Der unabhängige Verwaltungssenat gelangte daher zur Überzeugung, daß der Rechtsmittelwerber den roten PKW um 20.30 Uhr des 6. April 1991 auf einer öffentlichen Straße gelenkt hat und aufgrund der Alkoholisierungssymptome sowie des angegebenen Alkoholkonsums die korrekt erfolgte Aufforderung des speziell geschulten und behördlich ermächtigten Meldungslegers befolgen hätte müssen. Durch seine Weigerung hat er objektiv und subjektiv den ihm zur Last gelegten Tatbestand erfüllt und sein Verhalten als Verwaltungsübertretung zu verantworten.

Hinsichtlich der Strafbemessung ist auszuführen, daß der Rechtsmittelwerber zwar eine einschlägige Vormerkung aus dem Jahr 1990 aufweist, wobei er damals mit 12.000 S (12 Tage Ersatzfreiheitsstrafe) bestraft wurde, diese aber von der Erstinstanz festgesetzte Strafe nicht rechtfertigt. Der Rechtsmittelwerber bezieht ein Einkommen von nunmehr 9.000 S und ist sorgepflichtig für 2 Kinder.

Die nunmehr verhängte Strafe entspricht dem Unrechts- und Schuldgehalt der Übertretung als auch den wirtschaftlichen Verhältnissen des Rechtsmittelwerbers. Sie liegt im unteren Bereich des gesetzlichen Strafrahmens (§ 99 Abs.1 StVO sieht Geldstrafen von 8.000 S bis 50.000 S vor) und entspricht auch general- sowie vor allem spezialpräventiven Überlegungen.

Es steht dem Rechtsmittelwerber frei, bei der Erstinstanz um die Möglichkeit der Bezahlung der Strafe in Raten anzusuchen.

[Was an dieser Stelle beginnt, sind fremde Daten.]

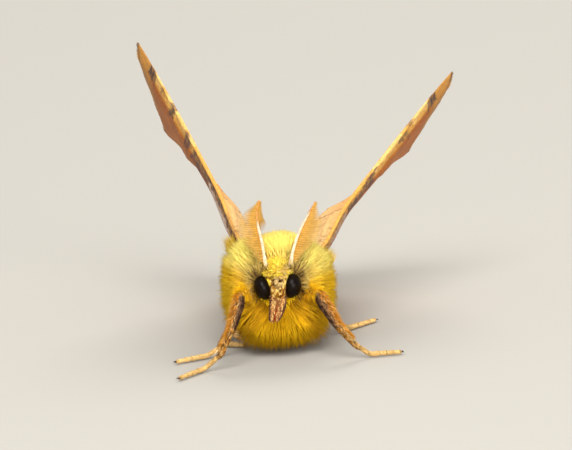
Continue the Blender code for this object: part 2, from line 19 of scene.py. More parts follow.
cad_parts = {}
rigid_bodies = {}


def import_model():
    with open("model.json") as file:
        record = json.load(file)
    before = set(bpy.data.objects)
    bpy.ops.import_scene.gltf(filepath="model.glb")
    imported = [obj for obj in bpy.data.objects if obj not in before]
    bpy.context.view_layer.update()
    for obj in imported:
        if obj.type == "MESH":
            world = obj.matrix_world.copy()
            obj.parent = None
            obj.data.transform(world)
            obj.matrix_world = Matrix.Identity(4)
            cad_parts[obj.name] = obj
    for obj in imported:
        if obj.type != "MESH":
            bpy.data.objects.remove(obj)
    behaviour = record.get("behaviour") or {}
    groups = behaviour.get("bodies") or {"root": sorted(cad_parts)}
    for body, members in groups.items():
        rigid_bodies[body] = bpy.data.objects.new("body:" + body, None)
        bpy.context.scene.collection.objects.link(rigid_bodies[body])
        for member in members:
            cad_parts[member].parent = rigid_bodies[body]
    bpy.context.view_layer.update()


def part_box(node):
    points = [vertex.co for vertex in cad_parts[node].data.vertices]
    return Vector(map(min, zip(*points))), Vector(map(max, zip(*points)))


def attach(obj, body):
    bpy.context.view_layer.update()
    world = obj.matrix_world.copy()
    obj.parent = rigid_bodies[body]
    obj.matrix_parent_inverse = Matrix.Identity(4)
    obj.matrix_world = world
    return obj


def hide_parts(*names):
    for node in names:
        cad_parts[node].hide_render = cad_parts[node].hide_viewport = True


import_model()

# %% [markdown]
# ## Millimetres to metres
#
# The frame's origin lies under the middle of the moth's box. The right eye's middle is known in both
# systems, so the difference between the two is the shift. Measuring it beats typing it: if the solids
# move, the drawing moves with them.

# %% Find the shift between the drawing and the frame
MM = 0.001
EYE_MIDDLE = {"right": Vector((-0.95, 0.05, 4.25)), "left": Vector((0.95, 0.05, 4.25))}

eye_low, eye_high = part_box("eye_right")
SHIFT = (eye_low + eye_high) / 2 - EYE_MIDDLE["right"] * MM


def to_frame(point):
    return Vector(point) * MM + SHIFT


print("shift in mm:", [round(c * 1000, 3) for c in SHIFT])

# %% [markdown]
# ## The camera
#
# A long lens a quarter of a metre away looks the moth in the face, from 13 degrees above and a touch to
# one side, and is rolled a little, as a hand-held camera is. A long lens keeps the far wing tips nearly as
# large as the near ones, which is how close-ups of insects look.
#
# Blender's usual view transform, AgX, turns bright yellow pale, so the view is set to Standard.

# %% Place the camera
CAMERA_TURN, CAMERA_RISE, CAMERA_ROLL = (math.radians(a) for a in (-3.0, 13.0, 3.5))
CAMERA_PLACE = Vector((-11.99, -242.49, 64.01))
LENS, SENSOR, NEAREST = 267.5, 36.0, 0.005      # millimetres, millimetres and metres


def add_object(name, data):
    obj = bpy.data.objects.new(name, data)
    bpy.context.scene.collection.objects.link(obj)
    return obj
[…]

Es war daher spruchgemäß zu entscheiden.

zu II.: Der Ausspruch über die Verfahrenskosten gründet sich auf die angeführten Gesetzesbestimmungen.

Rechtsmittelbelehrung:

Gegen diesen Bescheid ist eine weitere Berufung unzulässig.

Hinweis:

Gegen diesen Bescheid kann innerhalb von sechs Wochen ab der Zustellung eine Beschwerde an den Verwaltungsgerichtshof oder an den Verfassungsgerichtshof erhoben werden. Sie muß von einem Rechtsanwalt unterschrieben sein.